I am disgusted by the people at the beach in those skimpy bathing suits they wear. We need to cover them all, so it doesn't offend me.......................I cannot believe this Gallery owner succumbed to this.................................

Missed the boat...

That parent missed the perfect opportunity to have a little talk with junior. Explain what a breast is for. Even a four year old can grasp the concept. Breasts are for feeding babies, and we don't expose them in a public place. Explain that the model was in a studio with just the artist, and how the nudity relates to the painting. I'm sure junior has seen mom's boobies. Daddy's penis, too. Every other person has one or the other. If children are comfortable with their bodies, and with knowing what all the "parts' look like, and what they're for, then maybe they won't have to find out for themselves in the backseat of a car.

maybe it's because I've actually been outside the state of VA...

but my children grew up going to art gallaries, being exposed to (HORRORS!) paintings and other artworks that showed breasts (as well as that unmentionable part of the male anatomy). Yes, I suppose that they may have asked questions, but I cannot say I remember them. Kids know what body parts they have, I guess I would say that my kids asked more questions about their bodies from thier own daily observations of the world than they ever did at an art gallery. I say we should burn all the old masters, chip away all the "parts" from the great statues, and cover them with plaster fig leaves.........oh, wait, the Catholic Church tried that in the Vatican city, didn't they? Pity, such a ruin of artwork.

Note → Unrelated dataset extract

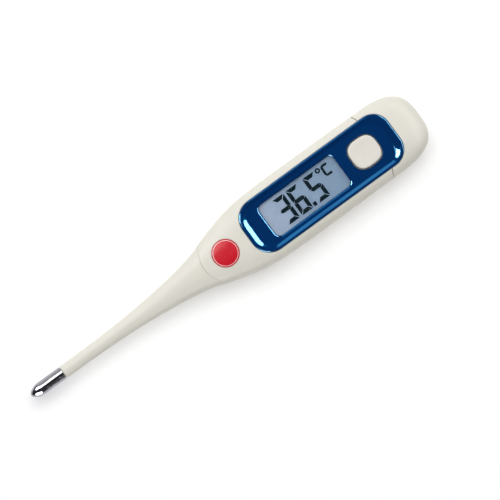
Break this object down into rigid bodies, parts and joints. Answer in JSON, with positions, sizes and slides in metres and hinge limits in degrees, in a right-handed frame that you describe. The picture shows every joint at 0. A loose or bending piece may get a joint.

A single visitor's complaint

I wonder if we go to that visitor's city and complain about something so trivial, would we get the same reaction and response?

It's an art gallery. Did you really expect to walk into or by an art gallery and not see a depiction of the human body? We are in the 21st century now. The human body is anything but taboo.

one more thing

When Waterside's one remaining customer complains, action must be taken I guess..

Waterside Art Work

Why are people complaining about the art work? On a weekend night, just go to Hooters or Bar Norfolk and you can see the real thing at Waterside!
Does the City of Norfolk now have "Political Correct" policing of Waterside?